With Lamming’s passing it may be said that Caribbean prose, inflected in the rhythms of its wind and seas, now seems gone

Dear Editor,

I join with others in lamenting the passing of George Lamming, the iconic man of Caribbean letters and literary giant in his own right.  Indeed, he was more than a pioneering voice of Caribbean letters.  His first novel, In the Castle of My Skin, would remain long with me after I first read it in my teens and would re-read it in my early twenties all his novels being reflective of the creative possibilities with Caribbean peoples slowly coming out of colonialism. I would bring this sensibility with me as a student of Canadian literature in the early 70’s, especially when I read Canadian poet Earle Birney’s poem “To George Lamming” in the course’s main text and felt an immediate contiguity or closeness, though I was living in the Lake Superior region.
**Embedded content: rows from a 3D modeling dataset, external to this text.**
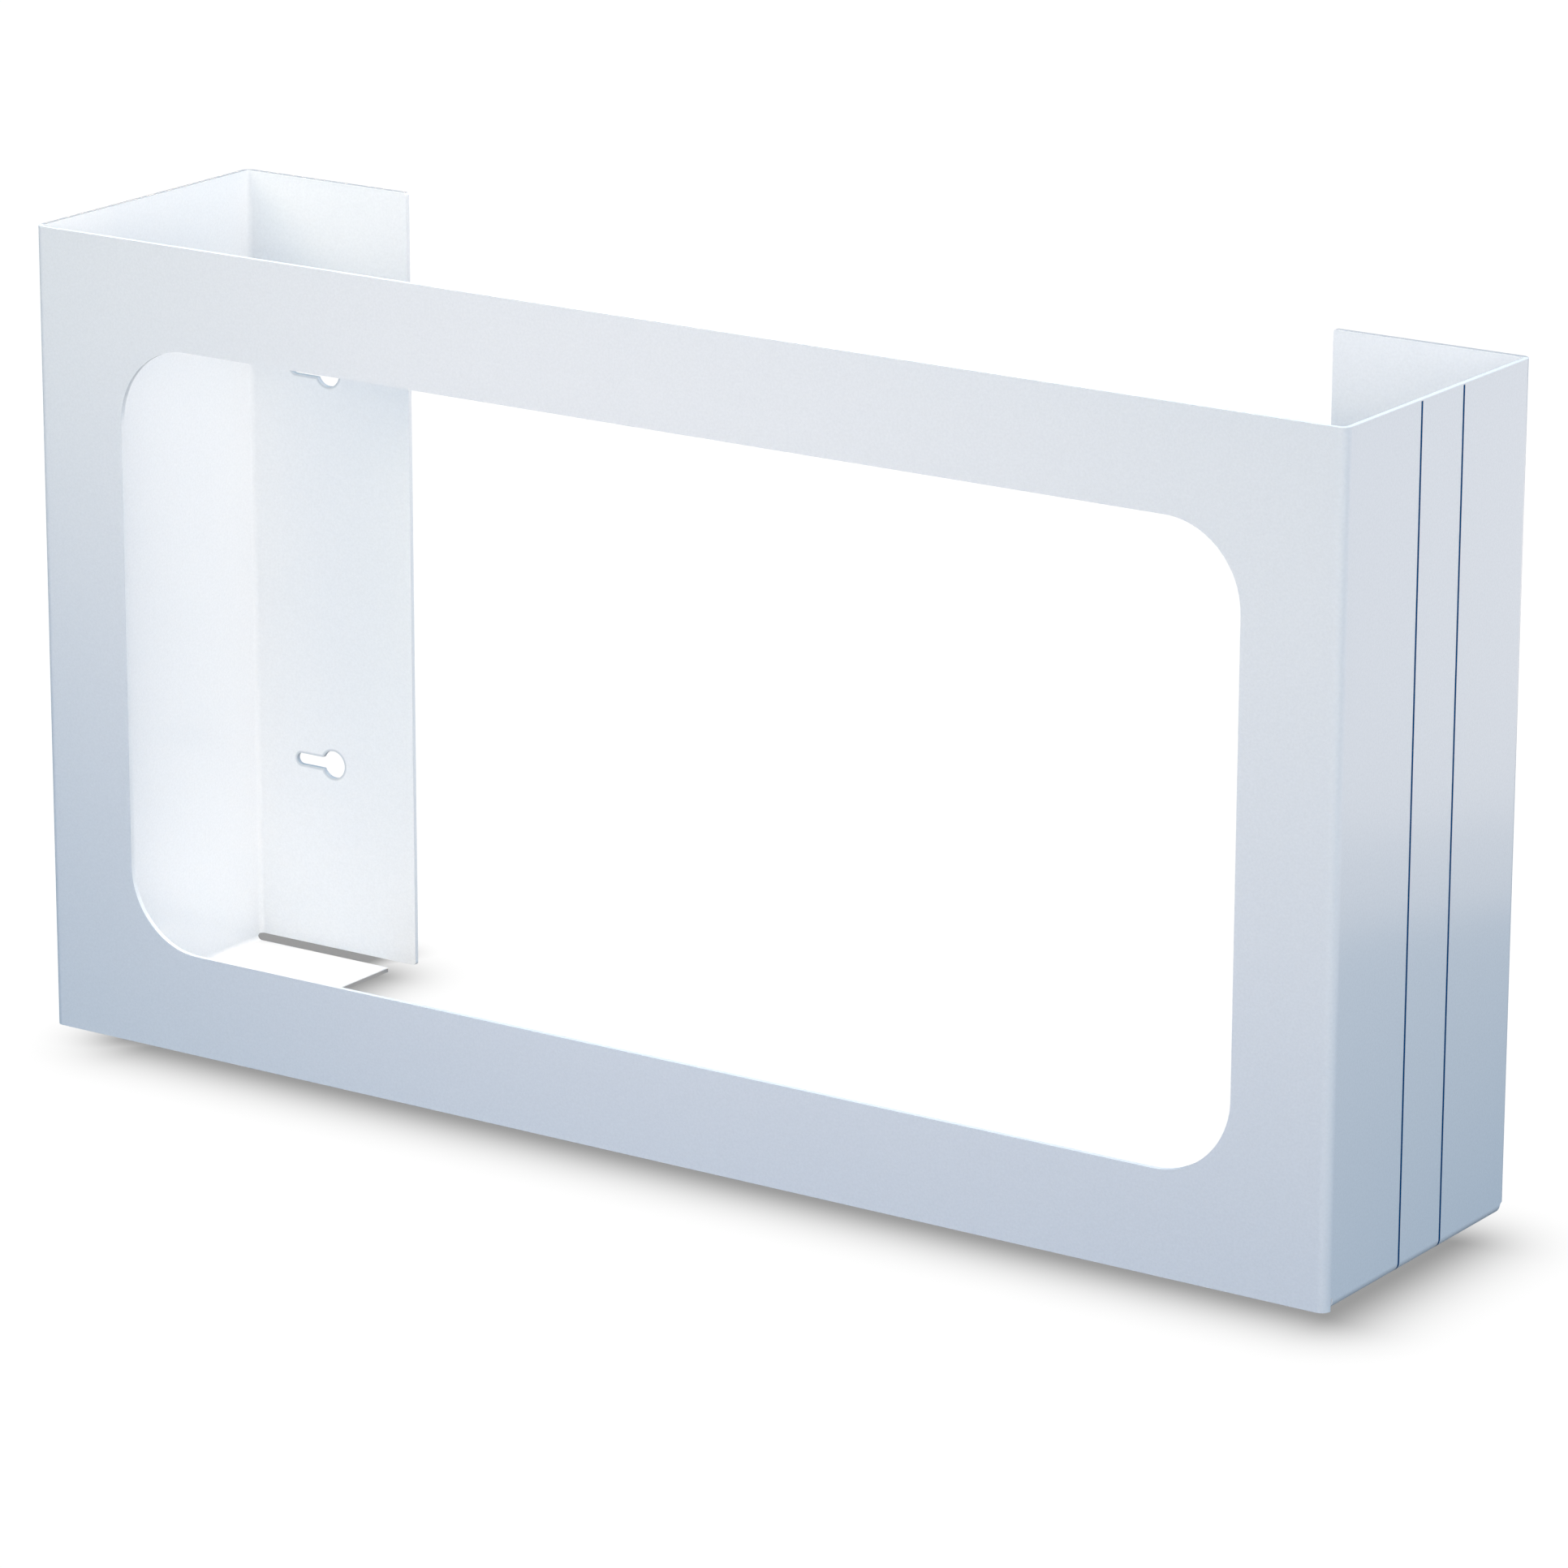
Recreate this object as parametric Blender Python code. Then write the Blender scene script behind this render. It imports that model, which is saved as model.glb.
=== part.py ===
"""Holder for boxes of disposable gloves, made from one sheet of steel.

The sheet is drawn flat, as it is cut: an outline, a window and four keyholes. It is then folded inward
four times down its height, which gives the front panel, two side walls and two rear flanges, and twice
along its bottom, which gives a floor tab under each side wall.

The flat sheet has its own coordinates: X runs along it from the middle of the front panel, Y runs up it
from the bottom edge of the front panel, and +Z is the outside face. The folded sheet stands with its
front towards -Y, and its origin is at the middle of its footprint.
"""

import math

import bmesh
import bpy
from mathutils import Vector

# Overall size, outside to outside
WIDTH = 0.457
DEPTH = 0.104
HEIGHT = 0.254

# Sheet and bends
SHEET = 0.0015
BEND_INSIDE = 0.0015
NEUTRAL_SHARE = 0.44
BEND_FACETS = 12

# Rear flanges and floor tabs, both measured from the outside of the side wall
FLANGE_WIDTH = 0.0635
FLANGE_CORNER = 0.001
TAB_WIDTH = 0.054

# Front window
WINDOW_SIDE_MARGIN = 0.032
WINDOW_TOP_MARGIN = 0.032
WINDOW_BOTTOM_MARGIN = 0.032
WINDOW_CORNER = 0.025

# Keyholes, centred on each flange across and up, all opening the same way
KEYHOLE_PITCH = 0.128
KEYHOLE_DIAMETER = 0.009
SLOT_WIDTH = 0.0038
SLOT_REACH = 0.0127

# Reliefs where two bends meet at a bottom corner
RELIEF_CLEARANCE = 0.0004
RELIEF_CORNER = 0.001
RIP_WIDTH = 0.001

# Paint
PAINT_COLOUR = (0.86, 0.88, 0.90, 1.0)
PAINT_ROUGHNESS = 0.15

# Sizes that follow from the ones above
BEND_OUTSIDE = BEND_INSIDE + SHEET
BEND_LENGTH = math.pi / 2 * (BEND_INSIDE + NEUTRAL_SHARE * SHEET)
PLAN_FLATS = (WIDTH / 2 - BEND_OUTSIDE, DEPTH - 2 * BEND_OUTSIDE, FLANGE_WIDTH - BEND_OUTSIDE)
FRONT_END = PLAN_FLATS[0]
SIDE_START = FRONT_END + BEND_LENGTH
SIDE_END = SIDE_START + PLAN_FLATS[1]
FLANGE_START = SIDE_END + BEND_LENGTH
FLANGE_END = FLANGE_START + PLAN_FLATS[2]
TAB_FLATS = (HEIGHT - BEND_OUTSIDE, TAB_WIDTH - BEND_OUTSIDE)
TAB_FOLD = BEND_OUTSIDE
TAB_END = TAB_FOLD - BEND_LENGTH - TAB_FLATS[1]
TAB_FRONT = SIDE_START + RIP_WIDTH
TAB_BACK = SIDE_END - RELIEF_CLEARANCE
RELIEF_LEVEL = TAB_FOLD + RELIEF_CLEARANCE
KEYHOLE_LEVEL = (RELIEF_LEVEL + HEIGHT) / 2

# Drawing: how far a cut may stray from its true arc, and the distance at which two points are one
ARC_TOLERANCE = 0.00002
MERGE = 0.000001


def arc(centre_x, centre_y, radius, start, end):
    """Points along an arc, in degrees, both ends included."""
    widest = math.degrees(2 * math.acos(1 - ARC_TOLERANCE / radius))
    steps = math.ceil(abs(end - start) / widest)
    points = []
    for step in range(steps + 1):
        angle = math.radians(start + (end - start) * step / steps)
        points.append((centre_x + radius * math.cos(angle), centre_y + radius * math.sin(angle)))
    return points


def window():
    """The front window, a rectangle with round corners, anticlockwise from its lower right corner."""
    side = WIDTH / 2 - WINDOW_SIDE_MARGIN - WINDOW_CORNER
    bottom = WINDOW_BOTTOM_MARGIN + WINDOW_CORNER
    top = HEIGHT - WINDOW_TOP_MARGIN - WINDOW_CORNER
    points = arc(side, bottom, WINDOW_CORNER, -90, 0)
    points += arc(side, top, WINDOW_CORNER, 0, 90)
    points += arc(-side, top, WINDOW_CORNER, 90, 180)
    points += arc(-side, bottom, WINDOW_CORNER, 180, 270)
    return points


def keyhole(centre_x, centre_y):
    """A round hole with a narrower slot that leaves it towards +X and ends in a half circle."""
    hole = KEYHOLE_DIAMETER / 2
    half_slot = SLOT_WIDTH / 2
    opening = math.degrees(math.asin(half_slot / hole))
    points = arc(centre_x, centre_y, hole, opening, 360 - opening)
    points += arc(centre_x + SLOT_REACH, centre_y, half_slot, -90, 90)
    return points


def right_half_outline():
    """The sheet's edge right of its middle, from the bottom of the front panel round to the top."""
    rip = RIP_WIDTH / 2
    points = [(SIDE_START, 0.0)]
    points += arc(SIDE_START + rip, RELIEF_LEVEL, rip, 180, 0)
    points += [(TAB_FRONT, TAB_END), (TAB_BACK, TAB_END)]
    points += arc(TAB_BACK + RELIEF_CORNER, RELIEF_LEVEL - RELIEF_CORNER, RELIEF_CORNER, 180, 90)
    corner_x = FLANGE_END - FLANGE_CORNER
    points += arc(corner_x, RELIEF_LEVEL + FLANGE_CORNER, FLANGE_CORNER, -90, 0)
    points += arc(corner_x, HEIGHT - FLANGE_CORNER, FLANGE_CORNER, 0, 90)
    return points


def blank_splines():
    """Every closed line that is cut in the flat sheet, the outer one first."""
    right = right_half_outline()
    left = [(-x, y) for x, y in reversed(right)]
    splines = [right + left, window()]
    keyhole_x = FLANGE_START + FLANGE_WIDTH / 2 - BEND_OUTSIDE
    for side in (-1, 1):
        for level in (-1, 1):
            splines.append(keyhole(side * keyhole_x, KEYHOLE_LEVEL + level * KEYHOLE_PITCH / 2))
    return splines


def flat_sheet():
    """The cut sheet before folding, as a mesh: a flat curve filled between its splines."""
    curve = bpy.data.curves.new("blank", "CURVE")
    curve.dimensions = "2D"
    curve.fill_mode = "BOTH"
    curve.extrude = SHEET / 2
    for points in blank_splines():
        spline = curve.splines.new("POLY")
        spline.points.add(len(points) - 1)
        for point, (x, y) in zip(spline.points, points):
            point.co = (x, y, 0.0, 1.0)
        spline.use_cyclic_u = True
    blank = bpy.data.objects.new("blank", curve)
    bpy.context.collection.objects.link(blank)
    graph = bpy.context.evaluated_depsgraph_get()
    mesh = bpy.data.meshes.new_from_object(blank.evaluated_get(graph))
    bpy.data.objects.remove(blank)
    return mesh


def fold_lines(start):
    """Distances across one bend at which the sheet is creased, its two ends included."""
    return [start + BEND_LENGTH * step / BEND_FACETS for step in range(BEND_FACETS + 1)]


def crease(sheet, faces, point, normal):
    """Cuts the given faces along a line, without parting them, and marks the line as a seam."""
    geometry = set(faces)
    for face in faces:
        geometry.update(face.edges)
        geometry.update(face.verts)
    cut = bmesh.ops.bisect_plane(sheet, geom=list(geometry), dist=MERGE, plane_co=point, plane_no=normal)
    for item in cut["geom_cut"]:
        if isinstance(item, bmesh.types.BMEdge):
            item.seam = True


def crease_bends(sheet):
    """Gives the sheet the creases that its bends need: all the way up it, and across each tab."""
    for side in (-1, 1):
        for start in (FRONT_END, SIDE_END):
            for distance in fold_lines(start):
                crease(sheet, sheet.faces[:], Vector((side * distance, 0, 0)), Vector((1, 0, 0)))
    for level in fold_lines(TAB_FOLD - BEND_LENGTH):
        tabs = [f for f in sheet.faces if SIDE_START < abs(f.calc_center_median().x) < SIDE_END]
        crease(sheet, tabs, Vector((0, level, 0)), Vector((0, 1, 0)))


def folded(distance, depth, flats):
    """Where a point of the sheet lies after folding, as (along, across) in the plane of the folds.

    The sheet starts along the first axis and turns a right angle towards the second after each flat but
    the last. Distance is measured along the flat sheet, and depth from its outside face into the metal.
    """
    along = Vector((1.0, 0.0))
    inward = Vector((0.0, 1.0))
    start = Vector((0.0, 0.0))
    for flat in flats[:-1]:
        if distance <= flat:
            return start + along * distance + inward * depth
        centre = start + along * flat + inward * BEND_OUTSIDE
        distance -= flat
        if distance < BEND_LENGTH:
            angle = math.pi / 2 * distance / BEND_LENGTH
            arm = BEND_OUTSIDE - depth
            return centre + along * arm * math.sin(angle) - inward * arm * math.cos(angle)
        distance -= BEND_LENGTH
        start = centre + along * BEND_OUTSIDE
        along, inward = inward, -along
    return start + along * distance + inward * depth


def fold_point(point):
    """Folds one point of the flat sheet: first the floor tab, then the side wall and the flange."""
    depth = SHEET / 2 - point.z
    drop = HEIGHT - point.y
    if point.y < TAB_FOLD and SIDE_START + MERGE < abs(point.x) < SIDE_END + MERGE:
        drop, depth = folded(drop, depth, TAB_FLATS)
    across, back = folded(abs(point.x), depth, PLAN_FLATS)
    return Vector((math.copysign(across, point.x), back - DEPTH / 2, HEIGHT - drop))


def folded_sheet():
    """The whole part: cut, creased and folded."""
    mesh = flat_sheet()
    sheet = bmesh.new()
    sheet.from_mesh(mesh)
    bmesh.ops.remove_doubles(sheet, verts=sheet.verts[:], dist=MERGE)
    crease_bends(sheet)
    bmesh.ops.remove_doubles(sheet, verts=sheet.verts[:], dist=MERGE)
    bmesh.ops.dissolve_limit(
        sheet, angle_limit=math.radians(1), verts=sheet.verts[:], edges=sheet.edges[:], delimit={"SEAM"}
    )
    bmesh.ops.triangulate(sheet, faces=sheet.faces[:])
    for vertex in sheet.verts:
        vertex.co = fold_point(vertex.co)
    sheet.to_mesh(mesh)
    sheet.free()
    mesh.shade_smooth()
    mesh.set_sharp_from_angle(angle=math.radians(30))
    mesh.name = "folded_sheet"
    part = bpy.data.objects.new("folded_sheet", mesh)
    bpy.context.collection.objects.link(part)
    return part


def white_powder_coat():
    """White powder coat, semi-gloss and very slightly blue."""
    material = bpy.data.materials.new("white_powder_coat")
    material.use_nodes = True
    shader = material.node_tree.nodes["Principled BSDF"]
    shader.inputs["Base Color"].default_value = PAINT_COLOUR
    shader.inputs["Roughness"].default_value = PAINT_ROUGHNESS
    shader.inputs["Metallic"].default_value = 0.0
    return material


for old in list(bpy.data.objects):
    bpy.data.objects.remove(old)
folded_sheet().data.materials.append(white_powder_coat())
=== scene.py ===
"""The finish, light and camera of a glove dispenser: one sheet of steel, folded and powder coated white.

The folded sheet keeps the shape that it has in the frame. Its cut edges get the small round that the coat
gives them. Its surface gets the coat's grain, darker rims round the keyholes, painted shade on the tabs'
and top cut edges, and the two printed lines on the right wall.
"""
import math

import bmesh
import bpy
import numpy as np
from mathutils import Matrix, Vector


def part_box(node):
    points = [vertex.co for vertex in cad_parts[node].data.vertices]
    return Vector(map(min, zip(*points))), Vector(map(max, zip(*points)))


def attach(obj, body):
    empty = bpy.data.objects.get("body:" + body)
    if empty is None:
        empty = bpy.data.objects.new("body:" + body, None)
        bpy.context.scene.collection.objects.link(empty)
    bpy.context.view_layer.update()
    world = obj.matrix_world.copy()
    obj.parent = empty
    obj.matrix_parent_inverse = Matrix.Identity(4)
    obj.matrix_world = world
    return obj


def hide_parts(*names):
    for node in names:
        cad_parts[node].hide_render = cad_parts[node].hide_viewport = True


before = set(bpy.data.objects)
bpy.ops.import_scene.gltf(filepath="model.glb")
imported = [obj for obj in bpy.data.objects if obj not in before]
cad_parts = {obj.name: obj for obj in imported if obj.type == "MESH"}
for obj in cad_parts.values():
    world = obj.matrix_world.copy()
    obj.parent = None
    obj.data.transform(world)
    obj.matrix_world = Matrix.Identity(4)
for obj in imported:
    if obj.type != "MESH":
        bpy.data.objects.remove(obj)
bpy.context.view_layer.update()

LOW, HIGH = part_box("folded_sheet")

# Sheet: its thickness, the outside radius of its bends, its floor tabs and its rear flanges
SHEET = 0.0015
OUTSIDE_RADIUS = 0.003
TAB_WIDTH = 0.054
FLANGE_WIDTH = 0.0635
FLANGE_FOOT = 0.0034

# Round of the cut edges, the angle past which an edge gets it, what is merged before it, and how strongly
# large flat faces keep their shading after it
EDGE_ROUND = 0.0006
EDGE_STEPS = 3
SHARP_ANGLE = math.radians(40)
FLAT_ANGLE = math.radians(0.5)
WELD = 0.00001
FLAT_WEIGHT = 100

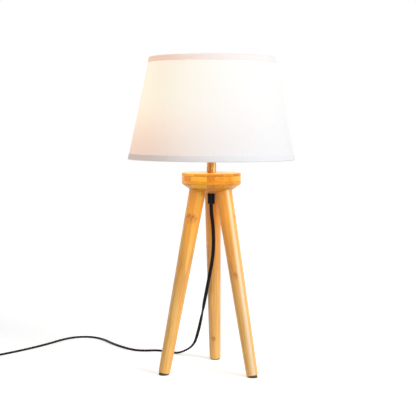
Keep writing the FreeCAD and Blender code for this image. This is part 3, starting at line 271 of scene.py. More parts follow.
def knot_mask(wood, place, centre, outward, along, size):
    """How much of a knot of the bamboo shows: dark curved strokes across one strip, in a darker patch."""
    side = Vector(along).cross(Vector(outward)).normalized()
    turn = Matrix([side, Vector(outward), Vector(along)]).transposed().to_euler()
    local = wood.moved(place, centre, turn, (size[0], 0.006, size[1]))
    x, y, z = (wood.split(local, axis) for axis in range(3))
    ragged = wood.noise(wood.stretched(local, 2.6, 1.0, 0.8), 1.0, 3.0, 0.7) - 0.5
    z = z + ragged * 1.1
    wave = abs(wood.math("SINE", x * 3.6))
    strokes = wood.fade(abs(z - wave * 0.6), 0.55, 0.1, 0.45, 1.0)
    reach = (x**2.0 + z**2.0) ** 0.5
    window = wood.fade(reach, 1.15, 0.55) * wood.fade(y, -1.3, -0.6)
    grain = wood.noise(wood.stretched(local, 9.0, 1.0, 1.0), 1.0, 2.0, 0.6)
    return strokes * window * (wood.fade(grain, 0.3, 0.65, 0.5, 1.0) * 0.85)


PAINTED_BULB_LIGHT_SPAN = (0.08, 0.24)  # distances from its foot between which painted warm light from the bulb grows on a leg
PAINTED_HIGHLIGHT_REACH = (0.0008, 0.0034)  # how far a painted highlight on a leg reaches on each side, before it fades and at most


def bamboo(name, origin, turn, knots=(), layer_shift=0.0, painted_highlight=None):
    """Laminated bamboo under lacquer. Its fibres run along Z of the frame with this origin and turn. The last
    argument is where along Y a paler strip lies: a painted highlight of the lacquer."""
    look = bpy.context.scene.lamp_bamboo
    gloss = {"Roughness": 0.42, "Specular IOR Level": 0.25, "Coat Roughness": 0.13}
    wood = Finish(name, look.middle, gloss)
    place = wood.place()
    local = wood.moved(place, origin, turn)
    across = (wood.split(local, 1) + layer_shift) / look.layer
    layer = wood.math("FLOOR", across)
    tone = wood.node("TexWhiteNoise", {"W": layer}, noise_dimensions="1D")
    shifted = wood.node("CombineXYZ", {"Z": layer * 0.71})
    along = wood.node("VectorMath", {0: local, 1: shifted}, operation="ADD")
    colour, level = wood_fibres(wood, along, tone)
    edge = abs(wood.math("FRACT", across) - 0.5)
    colour = wood.mix(wood.fade(edge, 0.46, 0.5, 0.0, 0.2), colour, look.dark)
    # Painted light: higher up the leg the colour is multiplied deeper orange, for the bulb's warm light
    # falling through the shade's open foot, and the lacquer's coat is weaker there, a painted shade of the
    # head on its gloss.
    upper = wood.fade(wood.split(local, 2), *PAINTED_BULB_LIGHT_SPAN)
    colour = wood.mix(upper, colour, wood.mix(1.0, colour, display(255, 230, 150), "MULTIPLY"))
    # Painted highlight: a paler strip where the lacquer would shine.
    if painted_highlight:
        off = abs(wood.split(local, 1) - painted_highlight)
        colour = wood.mix(wood.fade(off, *PAINTED_HIGHLIGHT_REACH, 0.62, 0.0), colour, display(255, 236, 200))
    wood.set("Coat Weight", wood.fade(upper, 0.0, 1.0, 1.0, 0.7) * look.gloss)
    for centre, outward, axis, size in knots:
        mask = knot_mask(wood, place, centre, outward, axis, size)
        colour = wood.mix(mask, colour, look.knot)
    wood.set("Base Color", colour)
    wood.bump(level, 0.00006, 0.5)
    return wood.material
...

George Lamming was more than the so-called first generation of Caribbean writers, I believe. He was also known and interacted with other Canadian literary figures, not least key novelist Margaret Laurence. And Lamming had told me about having been invited by Canada’s Tamarack magazine’s editor, William Toye, in the 60’s, to write for a special issue on the Caribbean which ultimately became the book, Pleasures of Exile, an important post colonial text. I last met Lamming about twenty years ago at the University of Miami (Coral Gables) where he was the resident Creative Writing instructor, and where I’d been invited by the Lamming scholar Prof. Sandra Paquet to lead a colloquium on Canadian literature, and to do a reading, which Lamming attended. I recall our conversation before and after, and his advice to younger writers, like well-known Haitian-born Edwidge Danticat. Then, he’d suggested that I invite him to Canada he as a remarkably gifted speaker, especially on his favourite subject, the “Conquest of the Indies,” and about race and creole identity. “We’re all born with a racial consciousness,” he told me, in the context of simmering racial tension in the Caribbean region. After Barbados he’d lived in Trinidad (moved there in 1946), and knew organically about class struggle and ethnic people’s inner lives (what he said about Indian contribution to the Caribbean is now commonplace). He was an admirer of Dr. Cheddi Jagan. 

Initially, at the February 1970 Caribbean writers and artists’ conference in Georgetown (see Salkey’s Georgetown Journal) precursor to CARIFESTA I — I so looked forward to meeting Lamming (though Sam Selvon I drew closest to).  But, I got a better view of Lamming at CARIFESTA V in Trinidad, in 1992, where he was the riveting keynote speaker drawing from his authentic working class, political and trade union background aligned to his literary forte. He’d moved to London in 1950 in his literary provenance, and had enabled CLR James’s well-known Beyond A Boundary to be published, it’d been said. But for Lamming, Edgar Mittleholzer was both role model and inspiration to Caribbean writers in pursuit of literary fame at that time: “How I admired that man can only be grasped by those who know what it is to be summoned…to create a personal style of living…that ordered me to the one essential duty that would be my life,” he would write. And attesting to his uncompromising Caribbeanness, Lamming would write that one can’t be a writer without knowing Nicolas Guillén and Aime Césaire, the pioneering voices of Cuba and Martinique.

It’s his narrative technique that most endears me to Lamming, what I’ve internalized: his view, for instance, that Caribbean inflection reflected in prose rhythms “cannot be written by any English writer, as we often work with more than one layer of language…in which you know the rhythm of the wind…the smell of the sea…the texture of the stone and rock,” and that “these are not objects outside of you: they are part of your consciousness.” With his passing it may still be said that the old generation has come and now seems gone. Trinidad’s Kenneth Ramchand, pioneering literary critic, once said that there are no Caribbean novelists as such, but only short-story writers. But Ramchand no doubt meant this in an appreciative way of narrative technique aligned to the story’s tight form which marks Lamming’s excellence as novelist (and essayist). Rest in peace, George!